Give the listing below again in full, exactly as written.

########################################

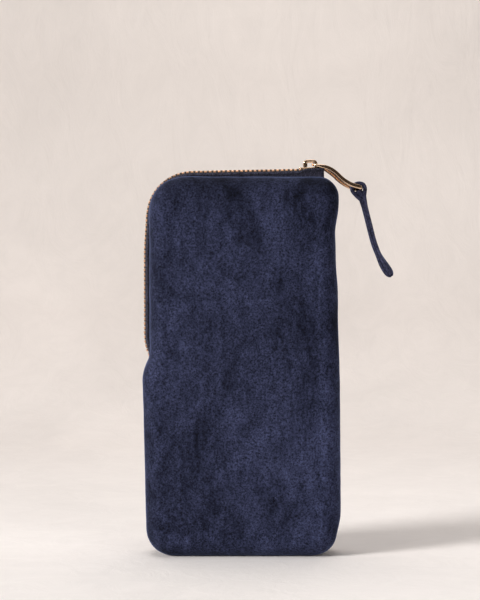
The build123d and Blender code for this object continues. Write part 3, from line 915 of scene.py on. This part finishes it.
def plate(name, plan, low, high, bevel, crown=0.0):
    """A plate with rounded edges from a plan in the slider's own frame. crown lifts its top's middle."""
    points, faces = bevelled(*([(x, y, z) for x, y in plan] for z in (low, high)), bevel, 3)
    dome = crown * (1 - np.clip(np.abs(points[:, 1]) / WING_HALF_WIDTH, 0, 1) ** 2)
    points[:, 2] += np.where(points[:, 2] > (low + high) / 2, dome, 0)
    made = make_mesh(name, put_at(points, slider_seat), faces)
    fix_normals(made)
    return made


def wing_plan():
    """The slider's plan: narrow over the closed chain, and two lobes towards the open end."""
    half = [(-5.1, 1.5), (-4.85, 2.4), (-4.2, 2.9), (-1.0, 3.35), (1.6, 3.72), (3.8, 3.72), (4.9, 3.1)]
    half += [(5.15, 2.1), (4.85, 1.1), (4.45, 0.4)]
    return half + [(x, -y) for x, y in half[::-1]]


def build_slider():
    wedge = [(1.5, 0.0), (3.4, -1.1), (4.2, -1.1), (4.2, 1.1), (3.4, 1.1)]
    flange = [(-3.4, 3.0), (-1.2, 3.27), (3.4, 3.35), (3.4, 3.7), (-1.2, 3.5), (-3.4, 3.2)]
    into_wing = WING_IN + 0.1
    parts = [
        plate("upper_wing", wing_plan(), WING_IN, WING_OUT, WING_BEVEL, WING_CROWN),
        plate("lower_wing", wing_plan(), -WING_OUT, -WING_IN, WING_BEVEL),
        plate("wedge", wedge, -into_wing, into_wing, 0.08),
    ]
    for side in (1, -1):
        for low, high in ((FLANGE_REACH, into_wing), (-into_wing, -FLANGE_REACH)):
            parts.append(plate("flange", [(x, side * y) for x, y in flange], low, high, 0.05))
    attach(finish_piece(join("slider", parts), PULL_LOOK, "pull_metal", "slider_body"), "slider")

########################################

(ANSWER BELOW)
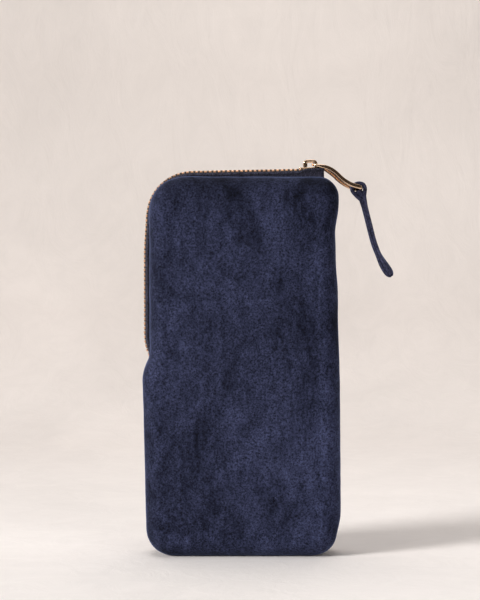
The build123d and Blender code for this object continues. Write part 3, from line 915 of scene.py on. This part finishes it.
def plate(name, plan, low, high, bevel, crown=0.0):
    """A plate with rounded edges from a plan in the slider's own frame. crown lifts its top's middle."""
    points, faces = bevelled(*([(x, y, z) for x, y in plan] for z in (low, high)), bevel, 3)
    dome = crown * (1 - np.clip(np.abs(points[:, 1]) / WING_HALF_WIDTH, 0, 1) ** 2)
    points[:, 2] += np.where(points[:, 2] > (low + high) / 2, dome, 0)
    made = make_mesh(name, put_at(points, slider_seat), faces)
    fix_normals(made)
    return made


def wing_plan():
    """The slider's plan: narrow over the closed chain, and two lobes towards the open end."""
    half = [(-5.1, 1.5), (-4.85, 2.4), (-4.2, 2.9), (-1.0, 3.35), (1.6, 3.72), (3.8, 3.72), (4.9, 3.1)]
    half += [(5.15, 2.1), (4.85, 1.1), (4.45, 0.4)]
    return half + [(x, -y) for x, y in half[::-1]]


def build_slider():
    wedge = [(1.5, 0.0), (3.4, -1.1), (4.2, -1.1), (4.2, 1.1), (3.4, 1.1)]
    flange = [(-3.4, 3.0), (-1.2, 3.27), (3.4, 3.35), (3.4, 3.7), (-1.2, 3.5), (-3.4, 3.2)]
    into_wing = WING_IN + 0.1
    parts = [
        plate("upper_wing", wing_plan(), WING_IN, WING_OUT, WING_BEVEL, WING_CROWN),
        plate("lower_wing", wing_plan(), -WING_OUT, -WING_IN, WING_BEVEL),
        plate("wedge", wedge, -into_wing, into_wing, 0.08),
    ]
    for side in (1, -1):
        for low, high in ((FLANGE_REACH, into_wing), (-into_wing, -FLANGE_REACH)):
            parts.append(plate("flange", [(x, side * y) for x, y in flange], low, high, 0.05))
    attach(finish_piece(join("slider", parts), PULL_LOOK, "pull_metal", "slider_body"), "slider")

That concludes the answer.